While the RS was bemoaning the inclusion of a few “remnants”, the NSF was busy lending support to the crackdown on protesters by Mursi, while haggling over his offer to open up dialogue. On January 27, NSF spokesman Khaled Dawoud welcomed steps by Mursi to restore security in the nation—a declaration of martial law—as “a right move given what is going on, namely thuggery and criminal actions.”
The previous day the NSF had urged Mursi to form a national salvation government with the “efficiency and credibility" necessary to “implement the demands of the revolution.”
The same stance was taken by the Egyptian Popular Current of Hamdeen Sabbahi, which welcomed a national dialogue on condition that “an agenda known to all concerned parties is set, sessions are held publicly, and guarantees are provided for what will be agreed upon.”
Aboul-Fotouh’s Strong Egypt Party called for the formation of a consensual crisis-managing committee including ElBaradei and Hamdeen Sabbahi and Brotherhood leaders—the same demand made by the RS.
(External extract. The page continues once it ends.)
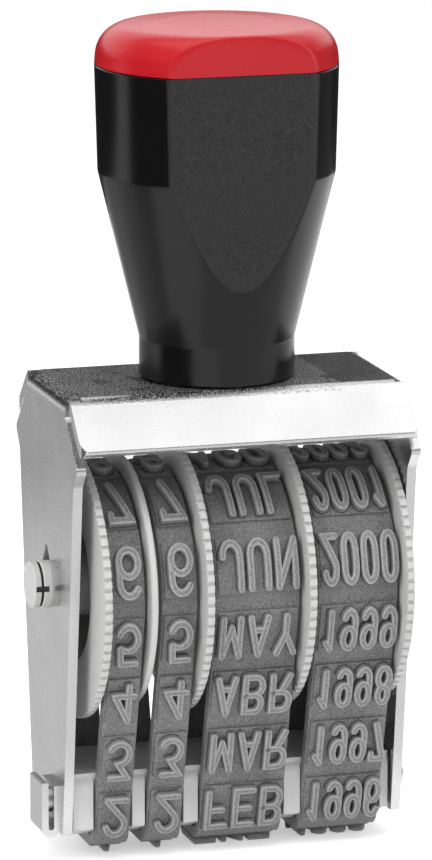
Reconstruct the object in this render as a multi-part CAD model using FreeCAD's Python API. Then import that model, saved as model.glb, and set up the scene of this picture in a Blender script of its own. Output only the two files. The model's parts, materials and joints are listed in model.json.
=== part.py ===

The RS’s concerns over the make-up of the NSF did not of course prevent it from signing a joint statement on January 26 urging “freedom, dignity and social justice” together with Sabbahi’s Egyptian Popular Current, ElBaradei’s Constitution Party and others.
Mohamed Abulghar, the leader of the Social Democratic Party, recently said of the NSF, “It is really a miracle that we are still sitting together.” He should properly give thanks to the RS, which has played the key role in opposing any independent action by the Egyptian working class, and in seeking to shackle workers and youth to the bourgeoisie.